You think you know stress? Imagine knowing that every day, your models are making investment decisions for billions of dollars. Sure, it's a drop in the overall pool of assets in markets, but it is enough to keep you up at night, worried about someone's retirement or someone's college fund. Drop a few more percentage points than the market? Goodbye hundreds of millions of dollars. Yep, that's going to happen at 50 when you start your "easy life" as a hedge-fund manager.
I'm not saying my stress is greater. I'm just trying to make the point that every business has its own share of problems, and to say that being a tech entrepreneur takes any more balls than being any other kind of entrepreneur is naive.
Can we please stop, as a community, with the "woe is us, the tech entrepreneur?" It's embarrassing. Starting a business is starting a business, no matter the industry. In fact, I'd argue that we live in a golden age for tech entrepreneurship that has never existed in another industry. Imagine trying to start a bio-tech business or a manufacturing business (well, arguably "outsourcing" could be the manufacturing entrepreneur's "scale"...). There are no "seed" rounds. The assets you have to raise are probably 100x what a tech entrepreneur has to initially raise. On top of trying to build a product, you probably have to manage building and factory development, understand legal regulations for your industry, and manage tons of labor.
We live in a time where you can roll the dice and start a business in the tech space with a handful of smart people, some elbow-grease and maybe $50k in a seed round. This is a golden era.
I respect the hell out of what you are doing -- starting a business is NOT easy -- but please don't say it takes any more balls than starting a business in any other industry.

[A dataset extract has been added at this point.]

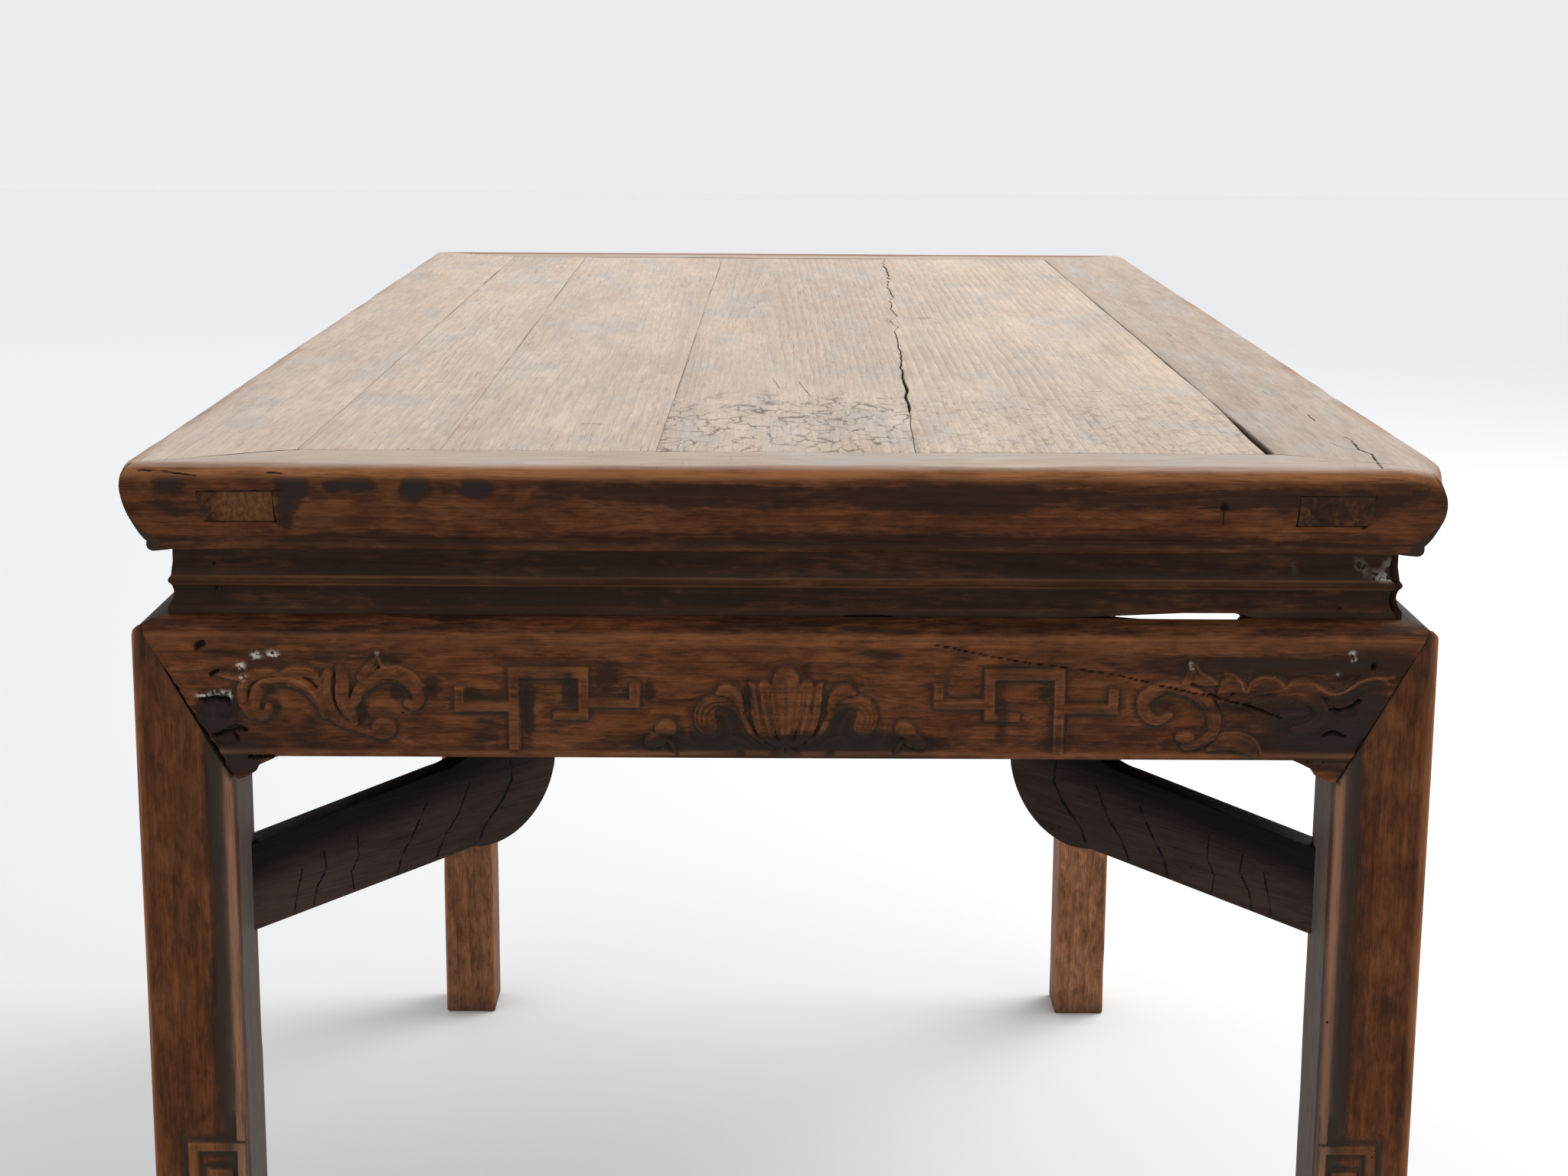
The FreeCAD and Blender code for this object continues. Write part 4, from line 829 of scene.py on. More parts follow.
def grain_group():
    """Growth rings, fibres and pores of elm, with the grain running along X."""
    if "elm_grain" in bpy.data.node_groups:
        return bpy.data.node_groups["elm_grain"]
    tree, source, sink = shader_group("elm_grain", [
        ("Vector", "NodeSocketVector", None),
        ("Ring Spacing", "NodeSocketFloat", 0.006),
        ("Heart Depth", "NodeSocketFloat", 0.03),
        ("Warp", "NodeSocketFloat", 0.012),
    ], [("Rings", "NodeSocketFloat"), ("Fibres", "NodeSocketFloat"),
        ("Pores", "NodeSocketFloat"), ("Height", "NodeSocketFloat")])
    vector, spacing, heart, warp = source.outputs[:4]
    slow = stretched_noise(tree, vector, (1.6, 9, 9), 2)
    parts = new_node(tree, "ShaderNodeSeparateXYZ", {0: vector}).outputs
    across = scaled(tree, slow, warp, parts[1])
    deep = scaled(tree, parts[0], 0.018, sum_of(tree, "SUBTRACT", parts[2], heart))
    square = sum_of(tree, "ADD", times(tree, across, across), times(tree, deep, deep))
    quick = stretched_noise(tree, vector, (7, 70, 70), 3)
    radius = scaled(tree, slow, warp, sum_of(tree, "SQRT", square))
    radius = scaled(tree, quick, 0.007, radius)
    part = sum_of(tree, "FRACT", sum_of(tree, "DIVIDE", radius, spacing))
    rings = ramp(tree, part, [(0, 0), (0.12, 1), (0.55, 0.55), (1, 0.05)], "EASE")
    fibres = stretched_noise(tree, vector, (24, 560, 560), 4, 0.65)
    dashes = noise_mask(tree, vector, (48, 1500, 1500), [(0.56, 0), (0.64, 1)], 2, 0.5)
    early = times(tree, dashes, ramp(tree, part, [(0, 1), (0.3, 0.9), (0.6, 0.25), (1, 0.6)]))
    height = scaled(tree, rings, 0.5, times(tree, fibres, 0.6))
    height = sum_of(tree, "SUBTRACT", height, times(tree, early, 0.6))
    give_out(tree, sink, Rings=rings, Fibres=fibres, Pores=early, Height=height)
    return tree


def wear_group():
    """Breaks up the marks of rubbing and dirt, and the painted highlight and shade that they carry,
    so that they look rubbed by hand.
    """
    if "hand_wear" in bpy.data.node_groups:
        return bpy.data.node_groups["hand_wear"]
    tree, source, sink = shader_group("hand_wear", [
        ("Vector", "NodeSocketVector", None),
        ("Wear", "NodeSocketFloat", 0),
        ("Grime", "NodeSocketFloat", 0),
        ("Stain", "NodeSocketFloat", 0.5),
    ], [("Worn", "NodeSocketFloat"), ("Grimy", "NodeSocketFloat"),
        ("Stained", "NodeSocketFloat"), ("Holes", "NodeSocketFloat")])
    vector, wear_and_highlight, grime_and_shade, stain_and_shade = source.outputs[:4]
    broken = stretched_noise(tree, vector, (16, 110, 110), 5, 0.62)
    worn = times(tree, wear_and_highlight, scaled(tree, broken, 2.6, -0.45, clamp=True), clamp=True)
    grimy_and_shaded = times(tree, grime_and_shade, scaled(tree, broken, 1.8, 0.1), clamp=True)
    cloud = stretched_noise(tree, vector, (8, 34, 34), 6, 0.62, 0.4)
    mottle = stretched_noise(tree, vector, (60, 260, 260), 4, 0.6)
    stained_and_shaded = scaled(tree, cloud, 1.5, scaled(tree, mottle, 1.1, -1.3))
    stained_and_shaded = sum_of(tree, "ADD", stained_and_shaded, stain_and_shade)
    stained_and_shaded = ramp(tree, stained_and_shaded, [(0.34, 0), (0.78, 1)], "EASE")
    cells = new_node(tree, "ShaderNodeTexVoronoi", {"Vector": vector, "Scale": 55})
    few = new_node(tree, "ShaderNodeTexNoise", {"Vector": vector, "Scale": 7, "Detail": 1})
    dots = sum_of(tree, "LESS_THAN", cells.outputs["Distance"], 0.045)
    holes = times(tree, dots, sum_of(tree, "GREATER_THAN", few.outputs["Fac"], 0.60))
    give_out(tree, sink, Worn=worn, Grimy=grimy_and_shaded, Stained=stained_and_shaded, Holes=holes)
    return tree


def mark_of(tree, name):
    """Reads one of the marks that a piece's own mesh carries."""
    return new_node(tree, "ShaderNodeAttribute", attribute_name=name).outputs["Fac"]


def rgb(colour, gain=1.0):
    """A colour for a socket, made lighter or darker."""
    return tuple(min(1.0, part * gain) for part in colour) + (1.0,)


GRAIN_TURNS = {"across": (0, 0, 0), "along": (0, 0, -90), "upright": (0, 90, 0),
               "arm_rising": (0, 0, -45), "arm_falling": (0, 0, 45)}


def drawn(tree, place, lines):
    """A mask of fine cracks and holes, each given as (face, half width, points) in millimetres."""
    bent = new_node(tree, "ShaderNodeTexNoise", {"Vector": place, "Scale": 260, "Detail": 2})
    bent = vector_math(tree, "MULTIPLY_ADD", bent.outputs["Color"], (LINE_SHAKE,) * 3, place)
    faint = noise_mask(tree, place, (170, 170, 170), [(0.38, 0.35), (0.54, 1)], 2)
    total = 0.0
    for face, half, points in lines:
        keep = (1, 0, 1) if face == "front" else (1, 1, 0)
        flat = vector_math(tree, "MULTIPLY", bent, keep)
        spots = [np.array((a, 0, b) if face == "front" else (a, b, 0)) * MM for a, b in points]
        for start, end in zip(spots, spots[1:] or spots):
            length = float(np.linalg.norm(end - start))
            way = tuple((end - start) / (length + 1e-9))
            offset = vector_math(tree, "SUBTRACT", flat,
                                 tuple(start + LINE_SHAKE / 2 * np.array(keep)))
            run = vector_math(tree, "DOT_PRODUCT", offset, way)
            run = sum_of(tree, "MAXIMUM", sum_of(tree, "MINIMUM", run, length), 0)
            foot = new_node(tree, "ShaderNodeVectorMath", {0: way, "Scale": run},
                            operation="SCALE").outputs[0]
            near = new_node(tree, "ShaderNodeMapRange", {
                "Value": vector_math(tree, "DISTANCE", offset, foot),
                "From Min": half * MM * 0.6, "From Max": half * MM * 1.3,
                "To Min": 1, "To Max": 0}).outputs[0]
            if face == "top":
                near = times(tree, near, mark_of(tree, "bleach_and_sheen"))
            if length:
                near = times(tree, near, faint)
            total = sum_of(tree, "MAXIMUM", near, total)
    return total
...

It doesn't.
Be careful not to take away credit from yourself, though; in finance, your father may have been able to "open" a door for you, but you would still have to walk through it.
Keep on walkin'.
It's not about stress, it's about the need of the individual to make a difference. Doing something that has been done before it's not that exciting for a 20-ish year old. But someone older will take comfort in it.
She really lost me with the stuff about raising $200m - I'm sorry, but that's very, very, very unlikely to happen with an unproven manager with no track record - unless her family name is so strong she could just ride on that. But even given that, I don't know anybody that is giving out $200m to a 25 year old who hasn't run money before. Maybe that happened 5 years ago - I don't think that is happening now.
Lastly - I think it is an interesting idea to audit shipping records to decide on a position (macro I'm assuming), but there was also no discussion of whether she had even tested this and if it even worked.
Like an earlier poster, I frankly found this post insulting.
I get your point about "having more meaning" -- but I'd argue that is true for any business endeavor, not just tech startups. If what I was doing didn't have truly personal meaning for me, there is no way I could stomach the stress.
Maybe I'm overly sensitive because the article seemed to compare the easy hedge fund life to the tough tech start-up life, which I think is a gross over exaggeration in the divergent profile: I believe that they are tremendously similar.
If Dad was an MD he would've said don't become a surgeon, do research and try to change current procedures. At least that's my take on the blog.